Guy has taught and contributed to the curricula of multiple EECS classes, including probability theory, machine learning, algorithms for inference, and discrete stochastic processes. He mentors several PhD students; a student of his won the competitive best paper award in the Conference on Learning Theory (COLT). He serves as co-chair of the ML/INFR student admission group in EECS, and organizes external seminars in both LIDS and SDSC.
Tamara Broderick received her PhD from UC Berkeley in 2014 and joined the MIT EECS faculty in January 2015. Tamara works in machine learning and statistics. Her research focuses on Bayesian inference and graphical models — with an emphasis on scalable and nonparametric methods. She has made many significant and foundational contributions to her fields. For instance, her work demonstrates how to summarize data as a pre-processing step before running Bayesian, and other, machine learning methods. Her methods are fast and practical, come with theoretical guarantees, and are already widely used. Her work also demonstrates how to quickly and automatically calculate a local form of sensitivity to assess modeling assumptions in Bayesian analysis. This work simultaneously provides dramatically improved uncertainty quantification for popular Bayesian approximations.
Tamara has received an NSF CAREER Award, a Sloan Research Fellowship, an Army Research Office Young Investigator Award, a Google Faculty Research Award, an International Society for Bayesian Analysis Lifetime Members Junior Research Award, and a Marshall Scholarship. In addition, she received the Jerome H. Saltzer Award for Excellence in Teaching in recognition of her phenomenal teaching ability. She is also a sought-after lecturer, having given more than 100 invited talks, seminars, and tutorials worldwide. Tamara is an affiliate faculty member of IDSS.

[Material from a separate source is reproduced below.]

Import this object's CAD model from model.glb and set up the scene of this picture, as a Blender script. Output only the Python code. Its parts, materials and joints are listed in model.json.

Stefanie Jegelka received her PhD in computer science in 2012 from ETH Zurich and the Max Planck Institute for Intelligent Systems. After serving as a postdoctoral researcher at UC Berkeley, she joined MIT EECS as an assistant professor in early 2015. Stefanie’s work span the theory and practice of algorithmic machine learning and optimization. She is considered a leader in submodular optimization, a field that has been extremely important for computer vision and machine learning to accommodate problems with discrete combinatorial structures. Her work combines deep theoretical understanding with practical motivation and efficient implementation, providing algorithms with exceptional practical performance and rigorous theoretical guarantees for several key problems. Her current work also studies negative association in discrete probability and machine learning (which enables diverse selection of data points) and discrete probabilistic inference and Bayesian optimization. In addition, Stefanie has made significant teaching contributions to the department. She developed a graduate course, “Learning with Combinatorial Structure,” that covers models, algorithms, and applications, analyzing how various types of mathematical structures can be used for machine learning. She also co-developed (with Caroline Uhler) a new hands-on data analysis course, “Statistics, Computation, and Applications.” She teaches several other courses, including 6.862 (Applied Machine Learning), 6.437 (Inference and Information), and 6.046 (Design and Analysis of Algorithms).

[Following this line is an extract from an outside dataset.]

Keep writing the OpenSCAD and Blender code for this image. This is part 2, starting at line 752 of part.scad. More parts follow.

An active member of the machine learning community, Stefanie has organized several workshops on optimization and combinatorial machine learning, given invited tutorials, and has been on the senior program committee for several conferences, including NIPS, ICML, AISTATS, and UAI. She has received an NSF CAREER Award, a DARPA Young Faculty Award, the German Pattern Recognition Award, and a Sloan Research Fellowship. Stefanie is an affiliate faculty of IDSS.
Suvrit Sra received his PhD in computer science from the University of Texas at Austin in 2007. He was a senior research scientist at the Max Planck Institute for Intelligent Systems and a principal research scientist in LIDS before he joined the EECS faculty in 2018. He is also a core faculty member of IDSS.
Suvrit is a leading researcher in the active area of optimization for machine learning. His research bridges areas such as optimization, matrix theory, geometry, and probability with machine learning. Convex optimization methods, in particular stochastic gradient descent (SGD) and its variants, have become the standard workhorse in this area with much recent progress. Suvrit has made fundamental contributions to both convex and nonconvex optimization for machine learning, including developing variance reduction techniques for nonconvex problems with significant improvement over SGD and finding tractable classes of nonconvex optimization problems by exploring the underlying geometry of the problem and discovering the “hidden convexity” in important problems. More broadly, he is interested in data-driven questions within engineering, science, and health care.
Suvrit has contributed significantly to the department’s educational mission by teaching both graduate and undergraduate courses in machine learning. He is also active in the larger machine learning community. He founded the OPT (Optimization for Machine Learning) series of workshops at the NIPS conference, which he has co-chaired since 2008; he has also edited a popular book with the same title, published by MIT Press in 2011. His work has won several honors at machine learning venues, including the 2011 SIAM Outstanding Paper Prize.